Energy conversion at nano-scale achieved

In his famous 1959 lecture, 'There's Plenty of Room at the Bottom', (bit.ly/feynman-plenty) Richard Feynman (pictured below) discussed the potential of nanotechnology, predicting enormous possibilities in the atomic world of materials.

Researchers have now achieved energy storage and conversion in the same material at the nano-scale (go.nature.com/3PmdMNQ). They have made a crystal out of dinuclear molecules of cobalt (Co) and gallium (Ga) which can convert heat and light into electrical energy as well as store the energy.
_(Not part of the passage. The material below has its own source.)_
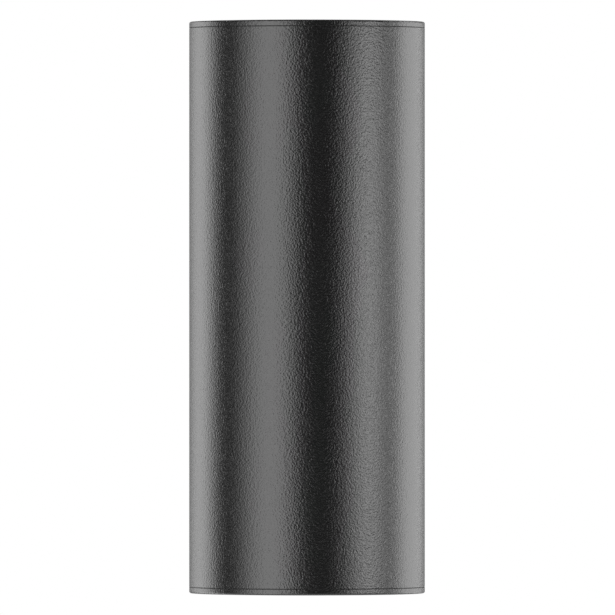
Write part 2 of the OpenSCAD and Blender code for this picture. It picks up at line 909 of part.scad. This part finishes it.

The CoGa crystal converts light into electrical energy with a 30% efficiency and converts heat with a 90% efficiency, whereas the efficiency of commercially available solar cells is about 20%. Pritam Sadhukhan, lead author of the study at Kyushu University in Japan, said that the crystal is the size of pulses. The longest and most challenging part of the research, he says, was finding suitable elements in the periodic table. It took researchers more than a year to prepare the desired molecule from the chosen elements.

During the first phase of combining atoms, researchers prepared a solution of cobalt, gallium, and other elements such as carbon, nitrogen and oxygen. By performing multiple reactions, they incorporated different atoms in the skeleton of a carbon molecule. Gradually, the final solution formed into a stack of cobalt-gallium metals with other elements, in a process called 'crystal engineering'.

External stimuli can change the configuration of the CoGa molecule. Here, the last orbital of cobalt has three vacant places for electrons. On applying heat or irradiating with light, an electron gets trapped in the last orbital before managing to escape. The escaping electrons generate a current in the crystal. Researchers used a green laser as a stimulus, showing that it would respond to the green wavelength of sunlight.

The research team is working towards increasing the efficiency of the crystal and making commercial solar cells out of it. "It can be used in space technologies as well as in robotics," says Sadhukhan. As the molecule itself can store energy, it bypasses the need of a battery, possibly making a huge difference to the miniaturisation of instruments.

"The study's results will be instrumental in creating new chiral spintronic materials in the future," says Amit Kumar Mondal, a scientist at the Institute of Nano Science and Technology, Mohali.